No Dee Dee! That's not what that button does. What that button does is attempt to scale the vapor pressure by the change in equilibrium vapor pressure as ground temperature offset changes. That's exactly what the Help page for the model says. It's only relevant when that offset is non-zero; but Caryl's offset is at zero!
But it gets so much worse: relative humidity is never constant with height. Never ever ever ever. In fact because there's virtually no water above the tropopause, relative humidity drops off to zero with height. It all precipitates before then.
But it's even WORSE: Caryl apparently doesn't know what the Water Vapor Scale factor is. He apparently thinks it is relative humidity percentage—no Dee Dee! That is certainly not the case. Why on Earth do you think it is called a Scale parameter? Because at 1 it is representative of roughly present-day values, and it proportionally scales the vapor pressure values when you modify the numbers. How do I know this? Because you can actually print out the values from the model itself! There's literally a button called "Show Raw Model Output" to check these things! Shall we see what that button actually does?

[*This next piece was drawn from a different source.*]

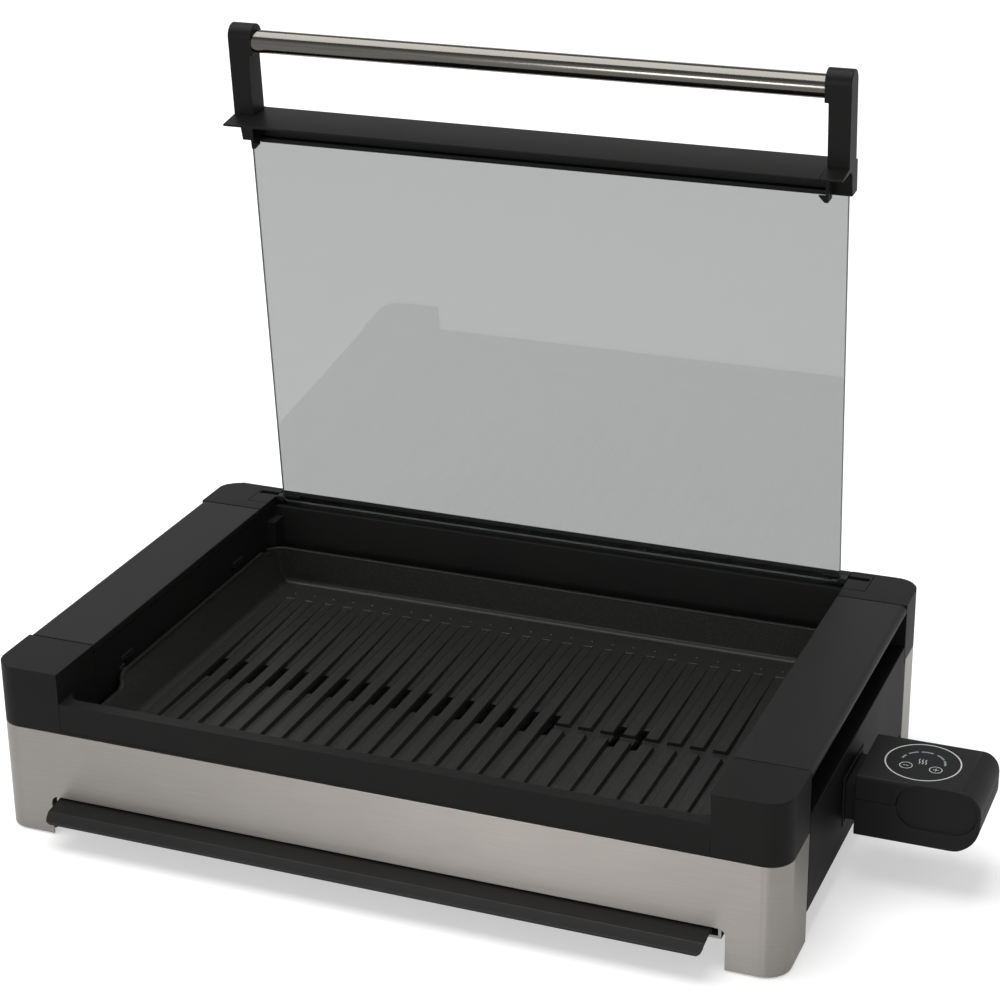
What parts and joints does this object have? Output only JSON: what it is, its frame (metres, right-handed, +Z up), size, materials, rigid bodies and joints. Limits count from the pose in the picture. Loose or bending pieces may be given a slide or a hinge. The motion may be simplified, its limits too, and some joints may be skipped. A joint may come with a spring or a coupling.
{
  "type": "electric indoor grill with glass lid",
  "caption": "Countertop electric grill with ribbed lift-out plate, hinged glass lid with bar handle, pull-out drip tray and plug-in touch control unit.",
  "frame": {"origin": "centre of the overall box in plan, on the table surface under the feet", "axes": "+X towards the control unit, -Y towards the front, +Z up"},
  "size_m": [0.6052, 0.343, 0.4697],
  "materials": {
    "steel": "brushed stainless steel",
    "black_body": "fine-grained black heat-resistant plastic",
    "side_bars": "fine-grained black plastic",
    "rubber": "black rubber",
    "sheet_steel": "plain sheet steel",
    "dark_steel": "black coated spring steel",
    "element_tube": "oxidised heating tube",
    "ceramic_socket": "black thermoset",
    "contacts": "nickel-plated brass",
    "tray": "black heat-resistant plastic",
    "plate": "black non-stick coating on cast aluminium",
    "control_shell": "black plastic",
    "touch_glass": "gloss black touch panel",
    "circuit": "green circuit board",
    "glass": "clear tempered glass",
    "seal": "black silicone",
    "lid_black": "black plastic",
    "tube_steel": "polished stainless steel tube",
    "screws": "zinc-plated steel"
  },
  "bodies": {
    "base": {"steel_front": "steel", "steel_rear": "steel", "upper_frame": "black_body", "side_bar_left": "side_bars", "side_bar_right": "side_bars", "side_panel_left": "black_body", "side_panel_right": "black_body", "hinge_cover_left": "black_body", "hinge_cover_right": "black_body", "foot_pads": "rubber", "heat_shield": "sheet_steel", "plate_posts": "dark_steel", "plate_guides": "dark_steel", "heating_element": "element_tube", "element_straps": "sheet_steel", "socket_housing": "ceramic_socket", "contact_pins": "contacts", "tray_runner_left": "sheet_steel", "tray_runner_right": "sheet_steel", "frame_screws": "screws"},
    "lid": {"lid_glass": "glass", "glass_seal": "seal", "lid_crossbar": "lid_black", "handle_bracket_left": "lid_black", "handle_bracket_right": "lid_black", "handle_tube": "tube_steel", "hinge_shoe_left": "dark_steel", "hinge_shoe_right": "dark_steel", "bracket_screws": "screws"},
    "plate": {"grill_plate": "plate"},
    "tray": {"drip_tray": "tray"},
    "control": {"control_upper": "control_shell", "control_lower": "control_shell", "touch_panel": "touch_glass", "plug_nose": "ceramic_socket", "plug_sleeves": "contacts", "probe_rod": "tube_steel", "control_board": "circuit", "cord_gland": "rubber", "control_screws": "screws"}
  },
  "joints": [
    {"name": "lid_hinge", "type": "hinge", "parent": "base", "child": "lid", "pos_m": [-0.0426, 0.1605, 0.113], "axis": [1, 0, 0], "range_deg": [0, 85.47]},
    {"name": "plate_lift", "type": "slide", "parent": "base", "child": "plate", "axis": [0, 0, 1], "range_m": [0, 0.14]},
    {"name": "tray_slide", "type": "slide", "parent": "base", "child": "tray", "axis": [0, -1, 0], "range_m": [0, 0.2]},
    {"name": "control_plug", "type": "slide", "parent": "base", "child": "control", "axis": [1, 0, 0], "range_m": [0, 0.076]}
  ]
}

My parameter choice (at first) shall be US Standard Atmosphere, Scale Factors of 1 for each of Ozone and Water Vapor, and CO2 at 400ppmV and Methane at 1.8ppmV and Tropospheric Ozone at 30 ppbV, with a Offset Temperature of zero. For my next run, I set the Water Vapor Scale to 2. Here's the pressure profiles for each gas in the model for each run, respectively, and please pardon the enormous graphics but it's so you can all see:
Can anyone see what the pattern here is? Here's a hint: all of the water vapor pressures (fifth column in each table) in the second run are twice those in the first. And what happens to relative humidity when you double the amount of water vapor in the air? You end up doubling the relative humidity (and the output caps all >100% values at 100%). When Caryl points to his curve that says "50% humidity", he's actually pointing to a curve where the relative humidity is 100% for the first 16 kilometers of the atmosphere—in other words, basically the entire troposphere. But that's not the funny part: since he multiplied the water vapor content by 50, the water vapor pressure at the surface is about 300mB. That's a third water. You would drown if the atmosphere was that wet.
The Dexter Way
Now what buttons should we actually press, if we truly want to figure out the change in radiative forcing due to a doubling of CO2? Well, we want to look up (so looking at downwelling radiation). We also want to choose realistic greenhouse gas levels, like the ones I did above; Scale Factors of 1; and a surface temperature offset of zero. We have to realize that the water vapor profile in the atmosphere is already where it should be. You can go check that in the actual output if you'd like: the relative humidity value for a Scale Factor of 1, in that first model run I did, was approximately 50% for the lowest levels of the troposphere.
So when we double CO2? My first run was set at 280ppmV, and the second at 560ppmV, which represent pre-Industrial levels and then double that. The observed downward radiation for the run with less CO2 was 259.144 W/m^2. For the second run, it's at 262.41 W/m^2, which is a difference of 3.27 W/m^2.
This is somewhat less than the value given by Myhre et al. 1998 (and whose figures the IPCC cites), which was 3.7 W/m^2. I am not sure why there would be this distinction; perhaps slightly different water vapor values? Something to do with clouds? But this is a cursory blog post, not an in-depth analysis, so I'm not supposed to draw too much from it. We probably can conclude though that Caryl certainly has drawn quite a lot from quite a wrong series of blind button-mashing, and that his conclusions about MODTRAN and about cooling are not for serious scientists.
Edit: Dee Dee Attempts Dexter
I am rather silly and saw that Tallbloke included a link to an updated post, but I didn't read that in full. It was also pointed out in the comments as well! So this shouldn't actually be new to the people there. But, allow me to set the record a bit straighter, and give Caryl a fair consideration.
In his new post, he redoes the calculations with new Scale Factors ranging between 0 and 0.8. Of course, he still labels these values as "Relative Humidity" values, which is false as can be seen above. But whatever, labels are labels: what should we take of his interpretation? He says:
"As you can see, only in the driest desert on earth will increasing CO2 increase the back radiation very much. Water vapor is by far the strongest greenhouse gas, but it is nearly saturated above 10% humidity. At 10% humidity and above, no amount of CO2 does very much."
sigh No, no that is not true. Since he still does not know what the Scale Factor is, he still does not know what curve in his Figure 6 is actually a 10% relative humidity curve (again, where in the vertical profile is RH ~10%?). A relative humidity of roughly 50% is not a bad estimate, for surface levels; but that's achieved with a Scale Factor of 1, not 0.8 or 0.1.
He also calls this a "CAGW fail", where CAGW stands for "catastrophic" anthropogenic global warming, and why does he say this? Because CO2 doesn't seem to have much of an impact at high relative humidity levels (read: high Scaling Factors), where he says "high" is a Scale Factor of ~0.10 (he thinks it's a RH of 10%). But... did he even look at the numbers? When you double CO2 with a Scale Factor of 8%, as he did for 200-400ppmV, we get downwelling radiation of 219.141 – 213.96 = 5.181 W/m^2. This is a lot more than the forcing that the figures from Myhre predict. Because it's still not a physically-representative atmosphere!
It's rather clear that Caryl didn't actually learn what any of those buttons did, even though it was plainly pointed out to him. It's a rather big shame that such clearly incorrect material was able to get past the review capabilities of a skeptic blog twice in a row. Of course, a shame, but not a surprise.